Can M. de Freycinet be accused of inaction, seeing that every day he is told he will sink under the load of vast undertakings he has on hand for the improvement of the harbours and the completion of the railway and canal system? What accusations can be brought against General Gresley, seeing that our military organization is making daily progress, and that the autumn manœuvres have been more satisfactory this year than ever? The very criticisms addressed to the Ministry with regard to its weakness towards its enemies prove how it has respected the common liberty. It is, however, the habit in France, when a Government allows the attacks of party free play to laugh at its timidity, and when it puts them down to accuse it of persecution. The thing to do, therefore, is to apply the principle said to have been formulated by the President of the Republic himself—"To let everything be said, and nothing done."

The only point whereon the criticisms of the Cabinet's adversaries seem in some sense well-founded, is the charging it with having no definite political line, and being consequently incapable of any homogeneous influence either upon the Chambers or public opinion. It is quite certain that the Cabinet is wanting in unity; that MM. Waddington, Léon Say, and Gresley represent a less strongly accentuated political shade than MM. Le Royer, Jauréguiberry, Tirard, and Cochery, and these again a less strongly marked shade than MM. J. Ferry, De Freycinet, and Lepère. Each Minister has his particular plans, and occasionally the question suggests itself how far his colleagues approve and support him. In any case, the Cabinet's most important projects, M. Le Royer's judicial reform, M. de Freycinet's plans, the Ferry laws, were accepted rather than desired by M. Waddington, who cannot in consequence be considered to exercise any paramount sway over his colleagues. This subdivision of the Ministerial responsibility is unquestionably to be deplored, and impairs the strength of the Government; but is it not the fault of the Ministers, or rather the result and the faithful image of the Republican majority, whose unity proceeds solely from the necessity of fighting against Monarchical parties, and which represents very different tendencies? A homogeneous Ministry representing one of these tendencies only would command no majority.

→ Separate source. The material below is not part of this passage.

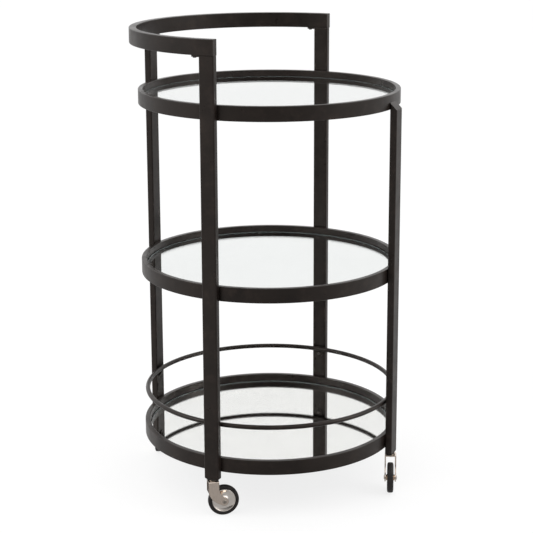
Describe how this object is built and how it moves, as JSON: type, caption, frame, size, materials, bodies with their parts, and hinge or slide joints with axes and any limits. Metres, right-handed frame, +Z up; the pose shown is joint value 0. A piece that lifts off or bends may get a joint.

The Republic is still in the period of struggle and formation. It cannot observe the rules of the Parliamentary system quite regularly yet. Every Ministry is fatally a coalition Ministry, and consequently without unity. When it is, like the present one, agreed as to its general lines of policy, at once liberal and moderate, and sufficiently sympathetic to both Chambers, it would be hard, we must acknowledge, to find a better, and to wish for a change would be madness.